Research published in the online open access journal BMC Public Health show that Nile tilapia (Oreochromis niloticus) can be a valuable aid in the fight against mosquitoes; the animal responsible for transmitting malaria to humans. Today, malaria can be fairly easily treated and even cured, but a millions of people living in developing countries do not have access to malaria medication.
The emerging threat of pesticide resistance, and the fear of how poisons affect the rest of the ecosystem, has caused a comeback for the interest in biological mosquito control methods. The Nile tilapia’s fondness of mosquitoes has been known since the early 1900s, but the advent of powerful insect poisons during the 20th century steered research away from biological control and into chemical solutions.
After receiving funding from the Government of Finland, the BioVision Foundation in Switzerland and the Toyota Environment Foundation, researchers Annabel Howard and Francois Omlin from the International Centre of Insect Physiology and Ecology in Nairobi, Kenya, introduced Nile tilapia (Oreochromis niloticus L.) to abandoned fishponds in the Kisii Central District. Located in western Kenya, the Kisii Central District has over 2000 pediatric malaria cases per annum.
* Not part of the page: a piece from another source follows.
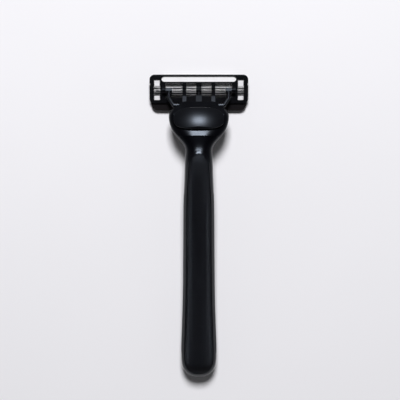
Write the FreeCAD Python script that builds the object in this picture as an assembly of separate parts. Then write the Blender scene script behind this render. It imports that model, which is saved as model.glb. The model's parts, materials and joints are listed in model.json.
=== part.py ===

After 15 weeks of monitoring pond life and comparing the restocked ponds with a control pond nearby, Howard and Omlin could show that the tilapias had reduced the region’s primary malaria vectors, the mosquitoes Anopheles gambiae s.l. and Anopheles funestus, by over 94 percent. Mosquitoes from the genus Culex were simultaneously reduced by 75 percent.
“O. niloticus fish were so effective in reducing immature mosquito populations that there is likely to be a noticeable effect on the adult mosquito population in the area,” Howard says.
Nile tilapia thrives in the Kenyan climate and fish once added to a pond will find its own food and readily reproduce; thus providing a sustainable solution to the problem with mosquito. Nile tilapia is also a popular food fish in Kenya so a pond risking becoming over-populated with tilapia just needs a visit from some hungry anglers to be back on the right track again.